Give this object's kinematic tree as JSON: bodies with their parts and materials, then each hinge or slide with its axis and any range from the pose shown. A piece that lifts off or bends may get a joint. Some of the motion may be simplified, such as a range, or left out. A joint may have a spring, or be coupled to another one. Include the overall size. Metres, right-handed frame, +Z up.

######

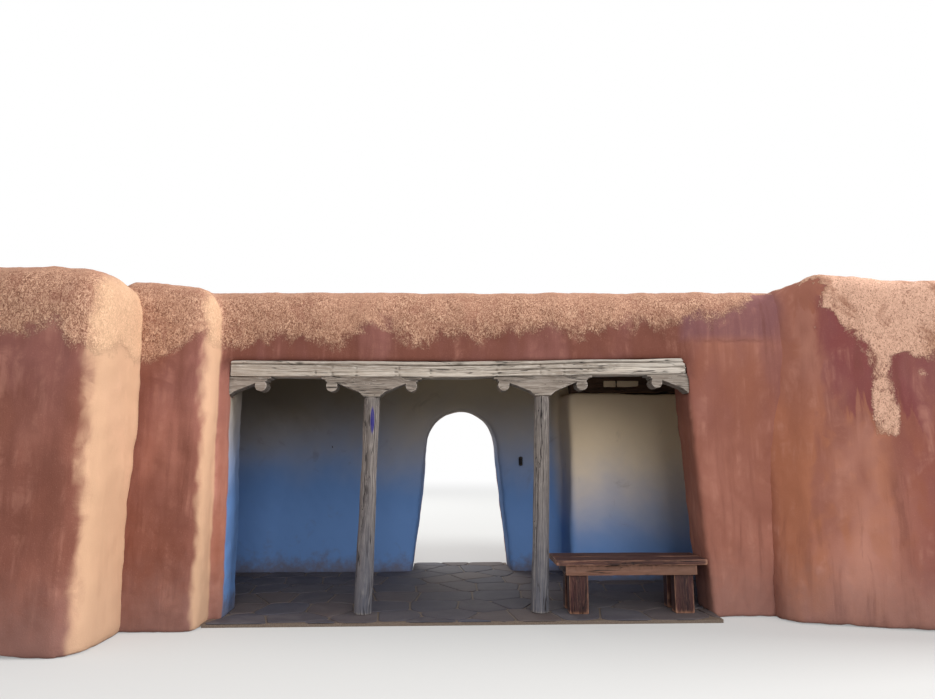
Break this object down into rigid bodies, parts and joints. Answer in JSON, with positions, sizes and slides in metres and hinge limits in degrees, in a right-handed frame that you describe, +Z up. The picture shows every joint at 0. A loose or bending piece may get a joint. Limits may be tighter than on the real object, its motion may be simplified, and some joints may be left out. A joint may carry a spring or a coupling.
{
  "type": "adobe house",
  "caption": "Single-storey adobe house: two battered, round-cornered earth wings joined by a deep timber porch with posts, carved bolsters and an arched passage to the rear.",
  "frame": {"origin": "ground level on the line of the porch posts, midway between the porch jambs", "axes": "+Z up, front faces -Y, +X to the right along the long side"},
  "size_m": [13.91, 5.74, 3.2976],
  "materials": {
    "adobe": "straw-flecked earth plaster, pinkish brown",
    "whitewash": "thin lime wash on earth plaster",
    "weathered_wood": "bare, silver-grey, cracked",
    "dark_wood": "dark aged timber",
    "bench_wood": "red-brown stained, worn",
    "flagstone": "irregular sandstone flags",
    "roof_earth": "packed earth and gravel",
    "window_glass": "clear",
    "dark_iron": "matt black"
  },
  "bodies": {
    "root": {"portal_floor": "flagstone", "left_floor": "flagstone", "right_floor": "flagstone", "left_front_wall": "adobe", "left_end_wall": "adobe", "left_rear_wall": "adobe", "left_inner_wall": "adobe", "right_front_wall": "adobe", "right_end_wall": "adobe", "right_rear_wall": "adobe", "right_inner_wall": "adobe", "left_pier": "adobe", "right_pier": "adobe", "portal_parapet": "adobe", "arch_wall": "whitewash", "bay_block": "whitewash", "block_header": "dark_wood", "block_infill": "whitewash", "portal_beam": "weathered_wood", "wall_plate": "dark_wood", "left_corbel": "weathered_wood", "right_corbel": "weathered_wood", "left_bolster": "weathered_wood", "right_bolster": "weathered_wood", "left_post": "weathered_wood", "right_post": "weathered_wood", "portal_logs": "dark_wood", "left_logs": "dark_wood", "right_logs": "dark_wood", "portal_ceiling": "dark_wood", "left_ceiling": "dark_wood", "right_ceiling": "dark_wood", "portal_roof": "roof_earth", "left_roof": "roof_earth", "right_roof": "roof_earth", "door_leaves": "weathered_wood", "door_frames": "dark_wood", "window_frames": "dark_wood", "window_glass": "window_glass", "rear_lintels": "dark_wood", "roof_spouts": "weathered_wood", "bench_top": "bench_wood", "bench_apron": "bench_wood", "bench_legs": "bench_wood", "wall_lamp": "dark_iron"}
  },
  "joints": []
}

######

Pull every line containing the word "materials" out of the entries above.

> [RESULT OF THE TASK]:
Give this object's kinematic tree as JSON: bodies with their parts and materials, then each hinge or slide with its axis and any range from the pose shown. A piece that lifts off or bends may get a joint. Some of the motion may be simplified, such as a range, or left out. A joint may have a spring, or be coupled to another one. Include the overall size. Metres, right-handed frame, +Z up.
  "materials": {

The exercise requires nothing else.